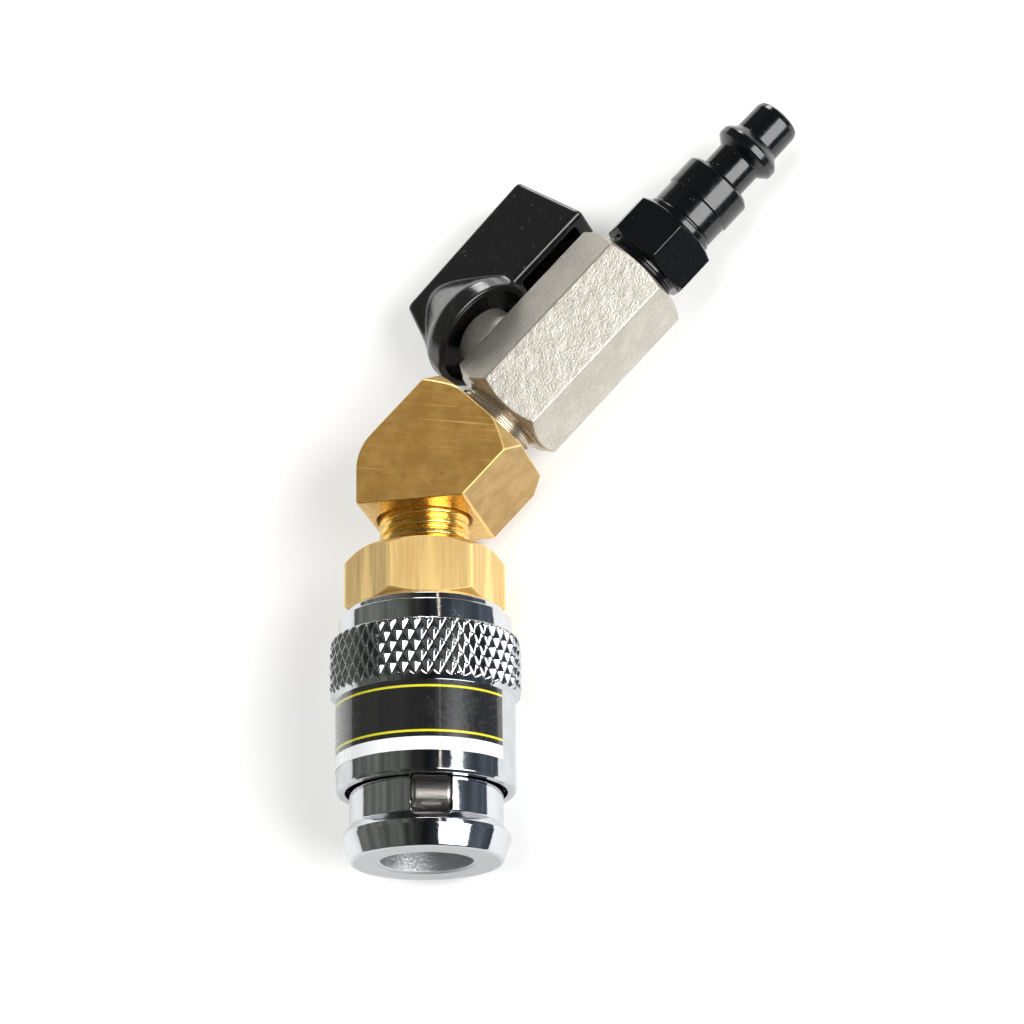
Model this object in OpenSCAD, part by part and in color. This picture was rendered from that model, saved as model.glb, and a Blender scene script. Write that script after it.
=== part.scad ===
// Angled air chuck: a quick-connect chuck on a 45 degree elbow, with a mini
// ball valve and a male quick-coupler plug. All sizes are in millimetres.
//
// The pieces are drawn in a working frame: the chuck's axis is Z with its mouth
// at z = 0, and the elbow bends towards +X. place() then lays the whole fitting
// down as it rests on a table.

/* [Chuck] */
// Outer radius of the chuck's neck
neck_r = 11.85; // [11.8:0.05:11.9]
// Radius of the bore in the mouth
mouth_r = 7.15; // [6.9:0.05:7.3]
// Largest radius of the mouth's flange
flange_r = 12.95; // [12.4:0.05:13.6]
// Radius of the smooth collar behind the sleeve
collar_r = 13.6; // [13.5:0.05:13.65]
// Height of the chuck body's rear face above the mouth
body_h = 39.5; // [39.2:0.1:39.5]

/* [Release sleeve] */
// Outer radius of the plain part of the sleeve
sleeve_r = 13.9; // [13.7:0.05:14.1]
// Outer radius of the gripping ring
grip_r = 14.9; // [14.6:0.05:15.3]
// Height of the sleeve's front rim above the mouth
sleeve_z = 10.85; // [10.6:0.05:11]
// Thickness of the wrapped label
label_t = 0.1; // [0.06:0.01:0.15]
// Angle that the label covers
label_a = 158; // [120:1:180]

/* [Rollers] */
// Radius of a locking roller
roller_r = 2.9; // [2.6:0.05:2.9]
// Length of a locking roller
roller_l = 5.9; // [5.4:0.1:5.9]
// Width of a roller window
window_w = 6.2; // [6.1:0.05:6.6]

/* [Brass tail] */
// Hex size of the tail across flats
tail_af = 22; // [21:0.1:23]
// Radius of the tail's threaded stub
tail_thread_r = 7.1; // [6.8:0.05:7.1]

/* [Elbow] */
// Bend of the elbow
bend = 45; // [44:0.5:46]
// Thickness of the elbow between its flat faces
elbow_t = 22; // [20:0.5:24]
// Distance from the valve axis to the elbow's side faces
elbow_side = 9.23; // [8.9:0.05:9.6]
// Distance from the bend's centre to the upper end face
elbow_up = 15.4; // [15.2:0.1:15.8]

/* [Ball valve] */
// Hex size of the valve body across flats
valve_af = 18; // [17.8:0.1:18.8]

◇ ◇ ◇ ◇

THE TASK
Reproduce the listing shown above in its entirety, exactly.

SOLUTION TO THE PROBLEM
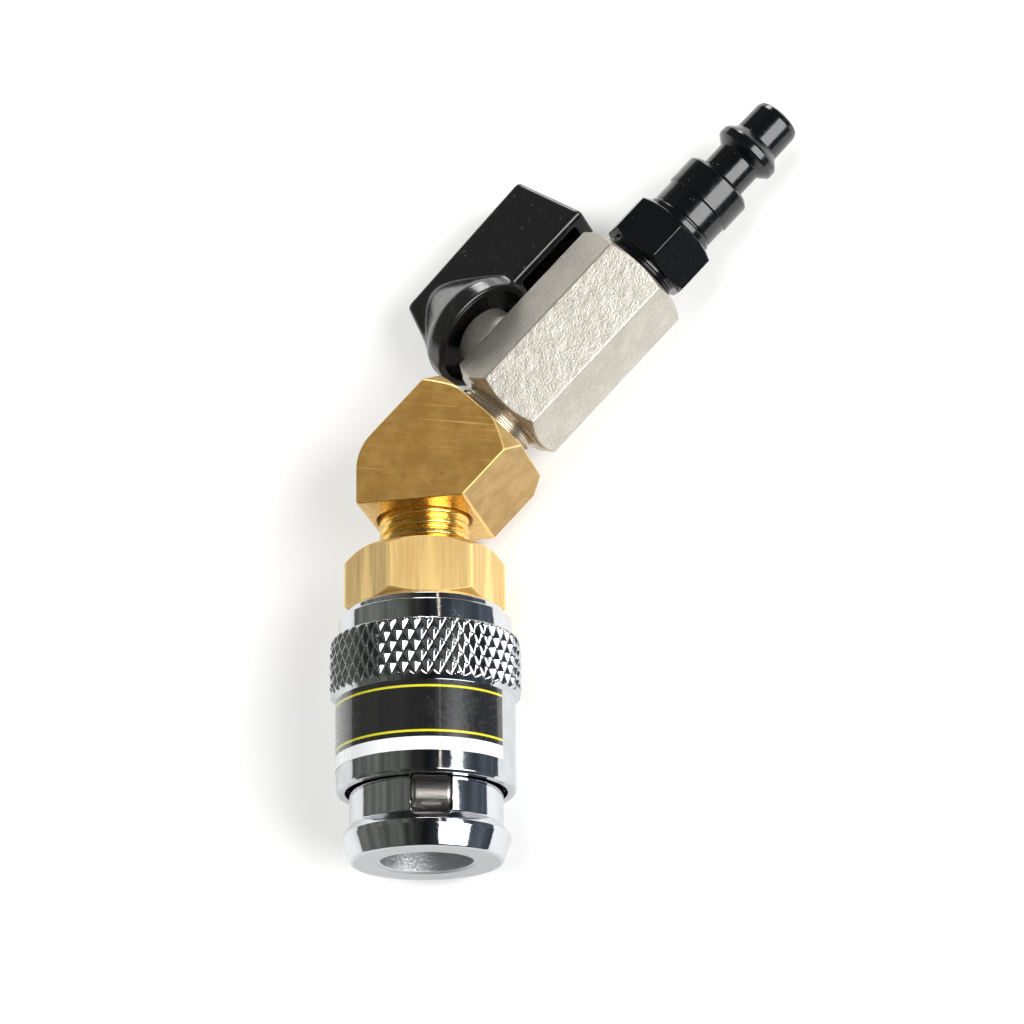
Model this object in OpenSCAD, part by part and in color. This picture was rendered from that model, saved as model.glb, and a Blender scene script. Write that script after it.
=== part.scad ===
// Angled air chuck: a quick-connect chuck on a 45 degree elbow, with a mini
// ball valve and a male quick-coupler plug. All sizes are in millimetres.
//
// The pieces are drawn in a working frame: the chuck's axis is Z with its mouth
// at z = 0, and the elbow bends towards +X. place() then lays the whole fitting
// down as it rests on a table.

/* [Chuck] */
// Outer radius of the chuck's neck
neck_r = 11.85; // [11.8:0.05:11.9]
// Radius of the bore in the mouth
mouth_r = 7.15; // [6.9:0.05:7.3]
// Largest radius of the mouth's flange
flange_r = 12.95; // [12.4:0.05:13.6]
// Radius of the smooth collar behind the sleeve
collar_r = 13.6; // [13.5:0.05:13.65]
// Height of the chuck body's rear face above the mouth
body_h = 39.5; // [39.2:0.1:39.5]

/* [Release sleeve] */
// Outer radius of the plain part of the sleeve
sleeve_r = 13.9; // [13.7:0.05:14.1]
// Outer radius of the gripping ring
grip_r = 14.9; // [14.6:0.05:15.3]
// Height of the sleeve's front rim above the mouth
sleeve_z = 10.85; // [10.6:0.05:11]
// Thickness of the wrapped label
label_t = 0.1; // [0.06:0.01:0.15]
// Angle that the label covers
label_a = 158; // [120:1:180]

/* [Rollers] */
// Radius of a locking roller
roller_r = 2.9; // [2.6:0.05:2.9]
// Length of a locking roller
roller_l = 5.9; // [5.4:0.1:5.9]
// Width of a roller window
window_w = 6.2; // [6.1:0.05:6.6]

/* [Brass tail] */
// Hex size of the tail across flats
tail_af = 22; // [21:0.1:23]
// Radius of the tail's threaded stub
tail_thread_r = 7.1; // [6.8:0.05:7.1]

/* [Elbow] */
// Bend of the elbow
bend = 45; // [44:0.5:46]
// Thickness of the elbow between its flat faces
elbow_t = 22; // [20:0.5:24]
// Distance from the valve axis to the elbow's side faces
elbow_side = 9.23; // [8.9:0.05:9.6]
// Distance from the bend's centre to the upper end face
elbow_up = 15.4; // [15.2:0.1:15.8]

/* [Ball valve] */
// Hex size of the valve body across flats
valve_af = 18; // [17.8:0.1:18.8]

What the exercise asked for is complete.